WORK REQUIRED: Repeat exactly the lines from the line containing "Write the JSON" through the last line of the records below, inclusive, and nothing else.

JSON records of objects:
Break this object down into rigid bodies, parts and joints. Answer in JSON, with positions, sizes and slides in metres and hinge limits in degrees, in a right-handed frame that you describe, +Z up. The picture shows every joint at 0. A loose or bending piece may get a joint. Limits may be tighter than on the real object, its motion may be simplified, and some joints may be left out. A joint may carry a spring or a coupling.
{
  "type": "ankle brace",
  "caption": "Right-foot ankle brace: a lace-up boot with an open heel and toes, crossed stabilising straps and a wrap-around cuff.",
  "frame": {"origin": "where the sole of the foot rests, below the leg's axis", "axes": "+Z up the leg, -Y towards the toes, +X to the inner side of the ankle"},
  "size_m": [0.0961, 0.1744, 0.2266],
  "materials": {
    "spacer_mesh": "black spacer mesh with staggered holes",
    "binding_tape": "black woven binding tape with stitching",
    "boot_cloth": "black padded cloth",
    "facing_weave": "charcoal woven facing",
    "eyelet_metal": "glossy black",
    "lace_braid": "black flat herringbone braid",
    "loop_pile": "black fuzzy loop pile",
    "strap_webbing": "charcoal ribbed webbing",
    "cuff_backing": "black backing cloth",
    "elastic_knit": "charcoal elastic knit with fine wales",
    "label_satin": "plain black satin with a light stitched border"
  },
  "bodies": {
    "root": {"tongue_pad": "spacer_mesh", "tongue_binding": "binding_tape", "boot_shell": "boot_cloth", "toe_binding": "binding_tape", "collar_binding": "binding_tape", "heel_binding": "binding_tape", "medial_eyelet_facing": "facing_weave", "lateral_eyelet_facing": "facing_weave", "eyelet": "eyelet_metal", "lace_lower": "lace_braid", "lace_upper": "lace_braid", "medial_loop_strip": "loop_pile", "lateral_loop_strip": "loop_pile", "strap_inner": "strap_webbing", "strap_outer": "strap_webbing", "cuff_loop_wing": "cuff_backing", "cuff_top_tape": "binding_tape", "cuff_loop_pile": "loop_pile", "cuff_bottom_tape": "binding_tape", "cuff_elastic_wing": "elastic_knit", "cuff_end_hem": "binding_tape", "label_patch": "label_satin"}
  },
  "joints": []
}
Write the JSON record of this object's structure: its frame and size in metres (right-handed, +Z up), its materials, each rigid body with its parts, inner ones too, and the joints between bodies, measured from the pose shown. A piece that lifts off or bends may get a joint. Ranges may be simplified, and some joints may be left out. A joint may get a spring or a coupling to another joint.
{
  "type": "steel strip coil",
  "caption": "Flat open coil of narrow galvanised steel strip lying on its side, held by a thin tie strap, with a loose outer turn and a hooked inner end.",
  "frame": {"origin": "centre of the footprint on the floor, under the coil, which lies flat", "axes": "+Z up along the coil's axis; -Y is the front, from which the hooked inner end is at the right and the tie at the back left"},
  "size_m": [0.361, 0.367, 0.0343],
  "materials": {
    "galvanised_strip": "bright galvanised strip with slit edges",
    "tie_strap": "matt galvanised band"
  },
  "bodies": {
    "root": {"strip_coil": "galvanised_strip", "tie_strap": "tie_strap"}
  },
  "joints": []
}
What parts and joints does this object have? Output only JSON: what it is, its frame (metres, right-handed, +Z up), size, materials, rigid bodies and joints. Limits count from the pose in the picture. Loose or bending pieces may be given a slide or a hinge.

RESPONSE:
Write the JSON record of this object's structure: its frame and size in metres (right-handed, +Z up), its materials, each rigid body with its parts, inner ones too, and the joints between bodies, measured from the pose shown. A piece that lifts off or bends may get a joint. Ranges may be simplified, and some joints may be left out. A joint may get a spring or a coupling to another joint.
{
  "type": "steel strip coil",
  "caption": "Flat open coil of narrow galvanised steel strip lying on its side, held by a thin tie strap, with a loose outer turn and a hooked inner end.",
  "frame": {"origin": "centre of the footprint on the floor, under the coil, which lies flat", "axes": "+Z up along the coil's axis; -Y is the front, from which the hooked inner end is at the right and the tie at the back left"},
  "size_m": [0.361, 0.367, 0.0343],
  "materials": {
    "galvanised_strip": "bright galvanised strip with slit edges",
    "tie_strap": "matt galvanised band"
  },
  "bodies": {
    "root": {"strip_coil": "galvanised_strip", "tie_strap": "tie_strap"}
  },
  "joints": []
}
What parts and joints does this object have? Output only JSON: what it is, its frame (metres, right-handed, +Z up), size, materials, rigid bodies and joints. Limits count from the pose in the picture. Loose or bending pieces may be given a slide or a hinge.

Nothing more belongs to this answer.